Barnes couldn’t believe the scoreboard as his team headed to the locker room at halftime. His Vols had been whistled for six fouls. Missouri, just two.

“I was kidding with the official because he knows I’ve coached a lot of games, but (I told him), ‘I don’t know if I’ve ever coached against a team that had only two fouls in the first half,’” Barnes said. “He said, ‘You ever coached a game where a team had one?’ I said, ‘I don’t think so.’”

Then the veteran coach who previously coached at Texas dropped the walk-off line of the night, just as he strolled out of the interview room.

“But then I thought for a minute,” he quipped, “every time we went to Kansas, yeah that happened a lot.”

Rimshot!

“Thank you guys,” he said. “You guys know how that is. Ask Norm. He’ll tell you.”

Norm, of course, as in former Missouri coach Norm Stewart. 

BARNES, BARNETT REUNION

Barnett signed with Texas out of high school to play for Barnes in Austin, Texas. The former CBC standout played for Barnes for a season then transferred to Missouri midway through his sophomore year when Shaka Smart replaced Barnes.

The two shared a moment on the sideline Wednesday.

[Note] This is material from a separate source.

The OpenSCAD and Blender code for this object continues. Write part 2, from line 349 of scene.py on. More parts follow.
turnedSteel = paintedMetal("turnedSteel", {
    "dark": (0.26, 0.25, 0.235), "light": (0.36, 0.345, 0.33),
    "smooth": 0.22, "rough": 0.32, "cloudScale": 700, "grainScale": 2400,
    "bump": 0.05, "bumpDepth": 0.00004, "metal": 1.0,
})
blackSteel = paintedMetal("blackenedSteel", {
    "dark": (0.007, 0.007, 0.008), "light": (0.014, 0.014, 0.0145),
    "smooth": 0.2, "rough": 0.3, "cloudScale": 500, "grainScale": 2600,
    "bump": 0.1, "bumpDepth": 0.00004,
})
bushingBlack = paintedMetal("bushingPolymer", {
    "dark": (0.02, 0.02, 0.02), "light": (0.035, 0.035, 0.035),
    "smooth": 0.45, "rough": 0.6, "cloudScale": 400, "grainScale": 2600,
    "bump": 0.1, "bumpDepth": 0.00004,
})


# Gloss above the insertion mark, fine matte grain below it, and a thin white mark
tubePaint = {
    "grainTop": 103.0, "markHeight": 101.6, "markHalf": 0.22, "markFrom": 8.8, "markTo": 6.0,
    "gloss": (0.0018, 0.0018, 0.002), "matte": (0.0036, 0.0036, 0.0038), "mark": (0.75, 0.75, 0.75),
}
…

“I yelled at him, ‘You know you’ve gotten better looking,’” Barnes said. “He didn’t want to acknowledge it but he cracked a little grin. … He’s everything we thought he’d be. We thought he’d be a terrific player at Texas. I wished we had him at Tennessee. We loved him. He’s one of those guys who’s just going to do what he does. I always thought he was a little flaky, which can be a good thing. He’s got a real short memory. If he misses it he’s forgotten about it before it hits the rim. He’s become the player we thought he’d be at Texas, and I’m happy for him. He’s a great kid.”